Races at Talladega stick with you a while. It's not just a speedway. It's a Superspeedway. Superman would win every race except for the Kryptonite.

I don't love Talladega. I'm attracted to it. It's a girl at a bar with a "come hither" leer. No good can come of it, but, damn, she's hot.

The difference between Talladega and a horror flick is that, for many years now, everyone has walked away. It was not always so. The first time I covered a race there, a car driven by Jimmy Horton sailed out of the track. He walked away, but another driver in the same race, Stanley Smith, didn't.

That race, swear to God, was the DieHard 500, but Smith lived to race again, not at NASCAR's highest level, but he won an All Pro race in Kentucky 11 years later.

Driving home from Talladega – it was 1993, and was a rookie on the NASCAR beat -- I stopped for gas at a station near Atlanta, and a flatbed truck carrying Horton's battered No. 32 was filling up, too. I looked at the wreckage.

If chills down the spine were nickels, Talladega would have made me rich.

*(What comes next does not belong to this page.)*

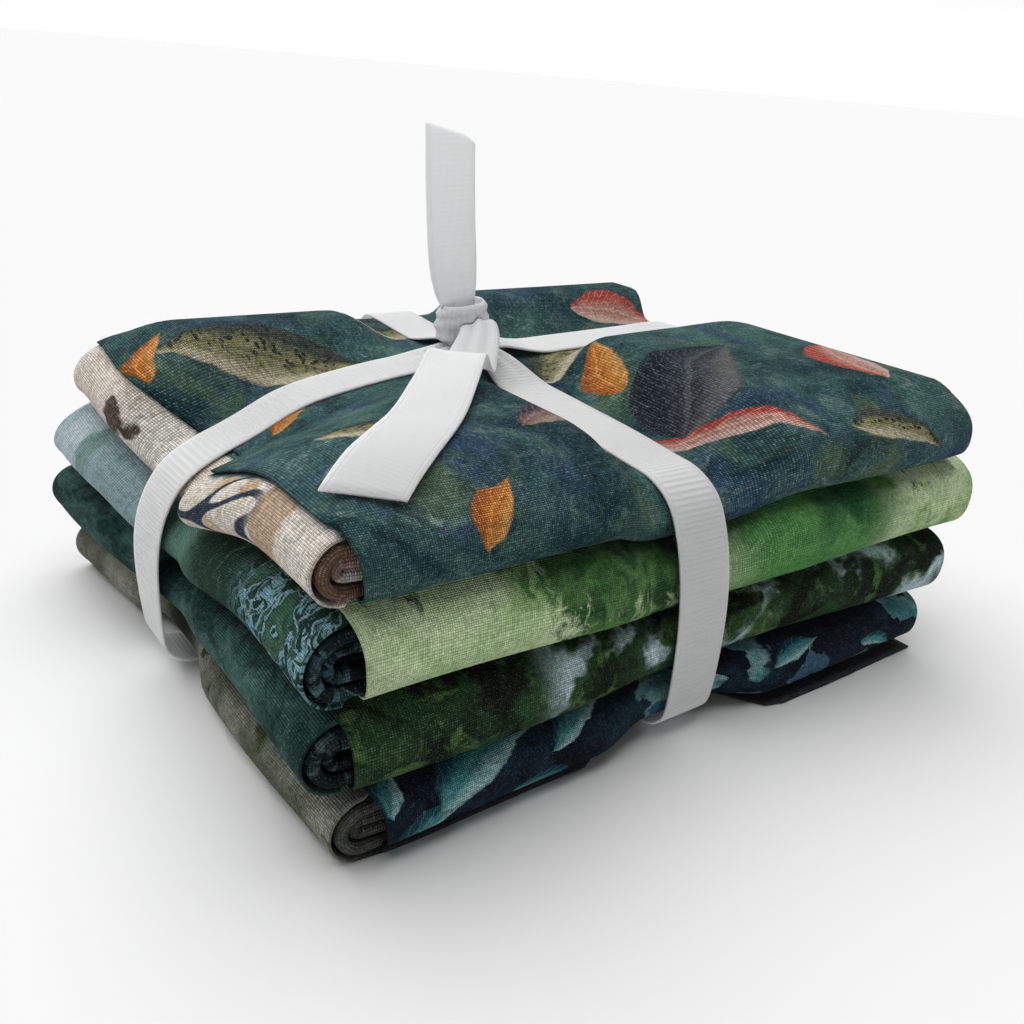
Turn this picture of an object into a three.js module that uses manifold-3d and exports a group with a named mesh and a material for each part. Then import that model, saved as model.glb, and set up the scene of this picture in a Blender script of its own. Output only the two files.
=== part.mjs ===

Now, though, it's safe, or it seems safe because nearly every car in the field can wreck, 18 of them can wreck twice, and three of the ones that wrecked twice can finish in the top 10.

Only in America, the land of opportunity.

Fans don't come to the track to see death. They come to see death defied, whether by skilled daredevils lining up and playing real-life Tetris, or by smoke, fire, screeching metal, and drivers hunched over, trying to get their breath so that they can talk about it on TV.

The generally accepted rehearsal begins, "Our Father, Who art in heaven, hallowed be Thy Name ..."

When the threat of rain hovers over Talladega, every driver races every lap as if it were the last. It's not really harsh to say he drives like a lunatic. Broaden the bounds of that definition, and every driver is a lunatic.

A grown man (and a woman), by his (her) own choice, climbs into a race car and willingly goes nearly 200 mph surrounded by 39 other cars driven by 39 other lunatics.

The great virtue of auto racing is that it prevents those drivers from wrestling hippopotami for a living.